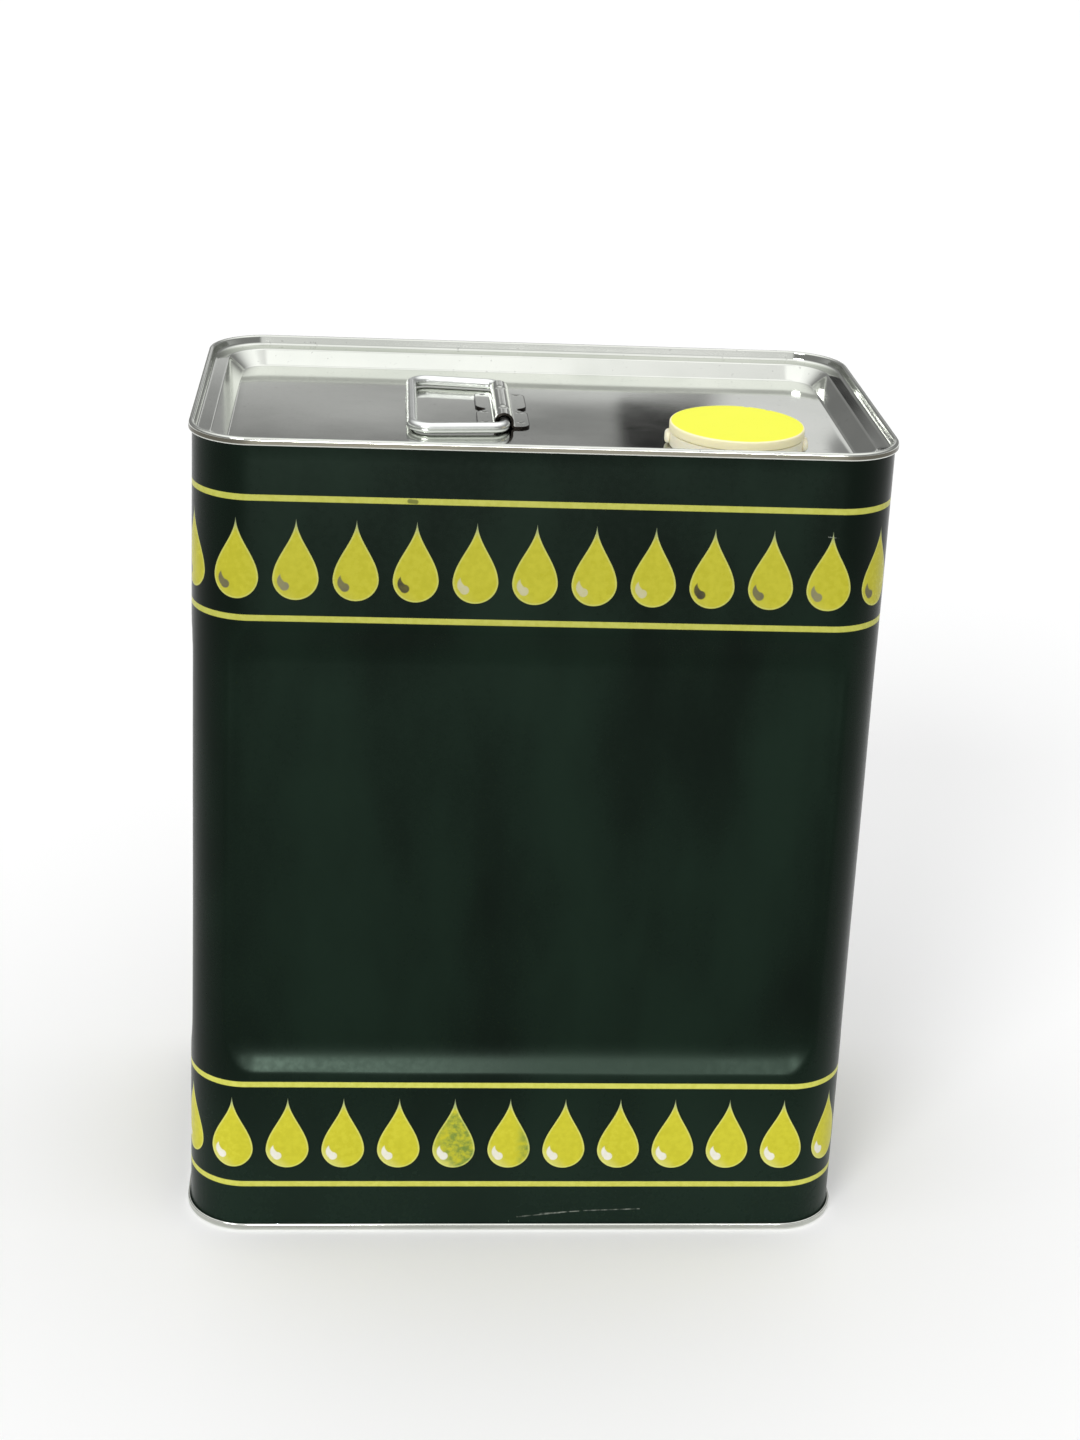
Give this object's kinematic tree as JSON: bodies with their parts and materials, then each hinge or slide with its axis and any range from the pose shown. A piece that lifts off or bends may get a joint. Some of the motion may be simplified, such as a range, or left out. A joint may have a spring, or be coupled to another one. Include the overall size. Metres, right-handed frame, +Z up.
{
  "type": "oil tin",
  "caption": "Oblong tinplate oil tin with double-seamed ends, a flat-folded wire handle and a plastic pull-up pouring spout with a screw cap.",
  "frame": {"origin": "middle of the foot, on the surface the tin stands on", "axes": "+Z up along the tin's height, -Y towards the front big face, +X to the right where the spout is"},
  "size_m": [0.2484, 0.1464, 0.31],
  "materials": {
    "printed_tinplate": "glossy varnished print, dark green with yellow drops and stripes",
    "bare_tinplate": "bright rolled tinplate, satin gloss",
    "tinned_wire": "bright tinned wire",
    "seam_compound": "dull set compound",
    "natural_plastic": "waxy natural polyethylene",
    "liner_foam": "white foam",
    "yellow_plastic": "bright yellow, soft gloss"
  },
  "bodies": {
    "tin": {"body_shell": "printed_tinplate", "top_end": "bare_tinplate", "bottom_end": "bare_tinplate", "top_seam_compound": "seam_compound", "bottom_seam_compound": "seam_compound", "handle_bracket": "bare_tinplate", "spout_collar": "natural_plastic", "spout_membrane": "natural_plastic"},
    "handle": {"handle_bail": "tinned_wire"},
    "spout": {"spout_nozzle": "natural_plastic"},
    "liner": {"cap_liner": "liner_foam"},
    "screw_cap": {"cap": "yellow_plastic"}
  },
  "joints": [
    {"name": "handle_swing", "type": "hinge", "parent": "tin", "child": "handle", "pos_m": [-0.0136, 0.003, 0.30295], "axis": [0, 1, 0], "range_deg": [0, 180]},
    {"name": "spout_pull", "type": "slide", "parent": "tin", "child": "spout", "axis": [0, 0, 1], "range_m": [0, 0.024], "deforming": ["spout_membrane"]},
    {"name": "cap_lift", "type": "slide", "parent": "spout", "child": "liner", "axis": [0, 0, 1], "range_m": [0, 0.016]},
    {"name": "cap_turn", "type": "hinge", "parent": "liner", "child": "screw_cap", "pos_m": [0.0688, -0.0356, 0.3086], "axis": [0, 0, 1], "range_deg": [0, 1440]}
  ],
  "couplings": [
    {"joint": "cap_lift", "follows": "cap_turn", "m_per_rad": 0.0006366}
  ]
}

......

#### EXERCISE DIRECTIONS:
Using the data above, reproduce every line exactly.

#### EXERCISE RESULT:
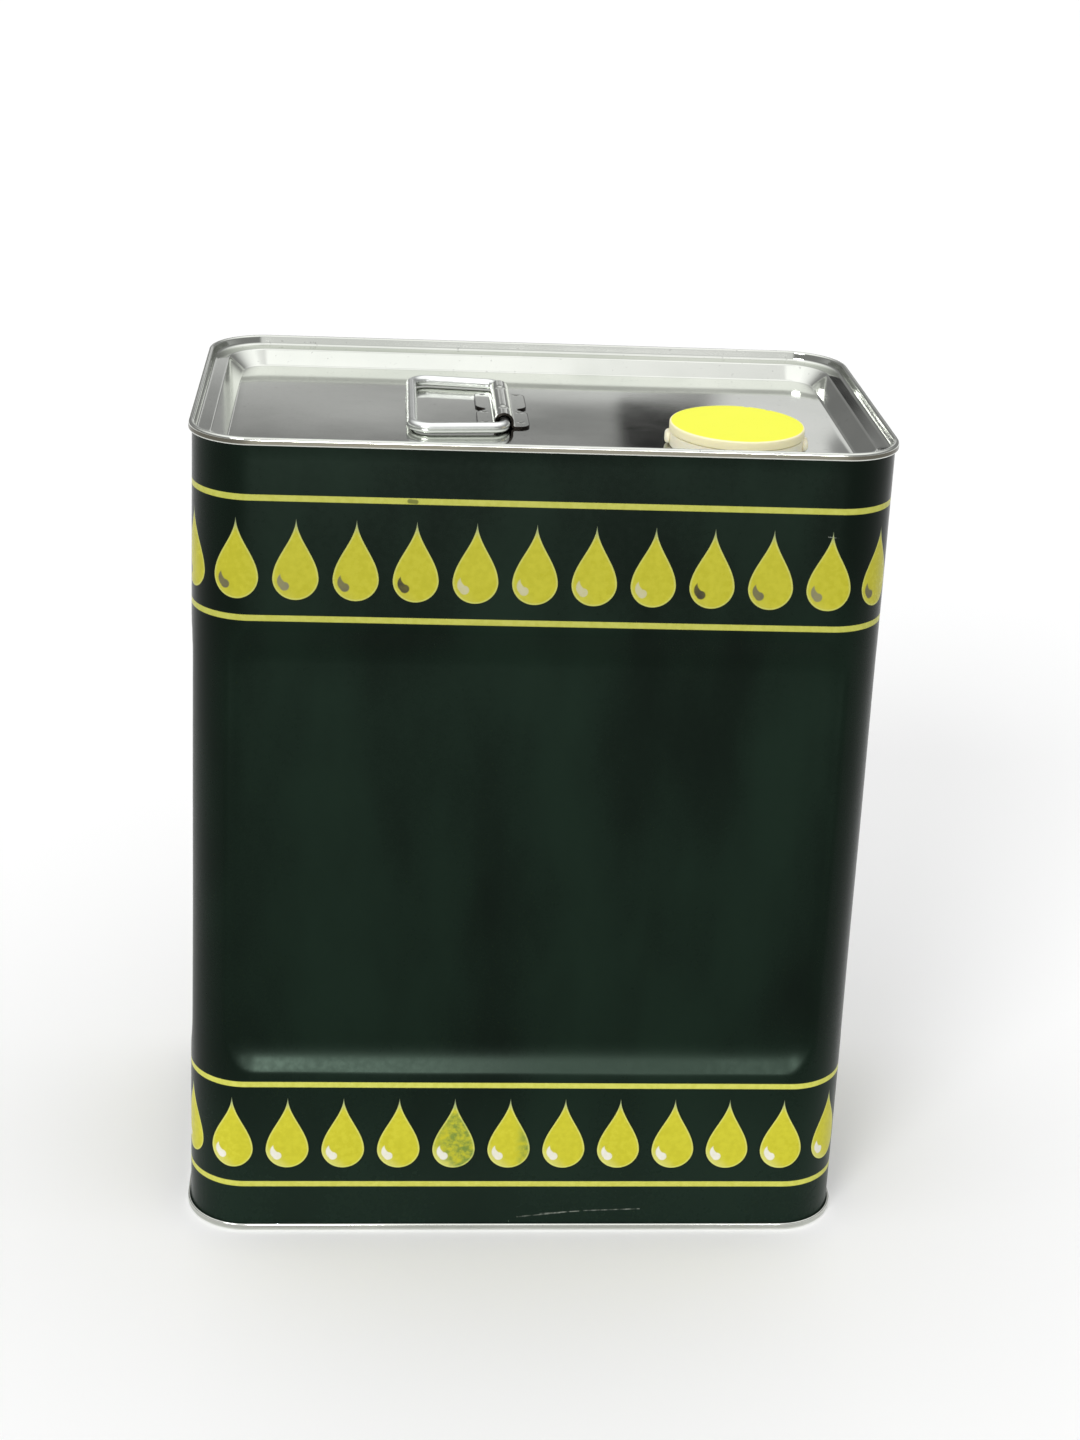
Give this object's kinematic tree as JSON: bodies with their parts and materials, then each hinge or slide with its axis and any range from the pose shown. A piece that lifts off or bends may get a joint. Some of the motion may be simplified, such as a range, or left out. A joint may have a spring, or be coupled to another one. Include the overall size. Metres, right-handed frame, +Z up.
{
  "type": "oil tin",
  "caption": "Oblong tinplate oil tin with double-seamed ends, a flat-folded wire handle and a plastic pull-up pouring spout with a screw cap.",
  "frame": {"origin": "middle of the foot, on the surface the tin stands on", "axes": "+Z up along the tin's height, -Y towards the front big face, +X to the right where the spout is"},
  "size_m": [0.2484, 0.1464, 0.31],
  "materials": {
    "printed_tinplate": "glossy varnished print, dark green with yellow drops and stripes",
    "bare_tinplate": "bright rolled tinplate, satin gloss",
    "tinned_wire": "bright tinned wire",
    "seam_compound": "dull set compound",
    "natural_plastic": "waxy natural polyethylene",
    "liner_foam": "white foam",
    "yellow_plastic": "bright yellow, soft gloss"
  },
  "bodies": {
    "tin": {"body_shell": "printed_tinplate", "top_end": "bare_tinplate", "bottom_end": "bare_tinplate", "top_seam_compound": "seam_compound", "bottom_seam_compound": "seam_compound", "handle_bracket": "bare_tinplate", "spout_collar": "natural_plastic", "spout_membrane": "natural_plastic"},
    "handle": {"handle_bail": "tinned_wire"},
    "spout": {"spout_nozzle": "natural_plastic"},
    "liner": {"cap_liner": "liner_foam"},
    "screw_cap": {"cap": "yellow_plastic"}
  },
  "joints": [
    {"name": "handle_swing", "type": "hinge", "parent": "tin", "child": "handle", "pos_m": [-0.0136, 0.003, 0.30295], "axis": [0, 1, 0], "range_deg": [0, 180]},
    {"name": "spout_pull", "type": "slide", "parent": "tin", "child": "spout", "axis": [0, 0, 1], "range_m": [0, 0.024], "deforming": ["spout_membrane"]},
    {"name": "cap_lift", "type": "slide", "parent": "spout", "child": "liner", "axis": [0, 0, 1], "range_m": [0, 0.016]},
    {"name": "cap_turn", "type": "hinge", "parent": "liner", "child": "screw_cap", "pos_m": [0.0688, -0.0356, 0.3086], "axis": [0, 0, 1], "range_deg": [0, 1440]}
  ],
  "couplings": [
    {"joint": "cap_lift", "follows": "cap_turn", "m_per_rad": 0.0006366}
  ]
}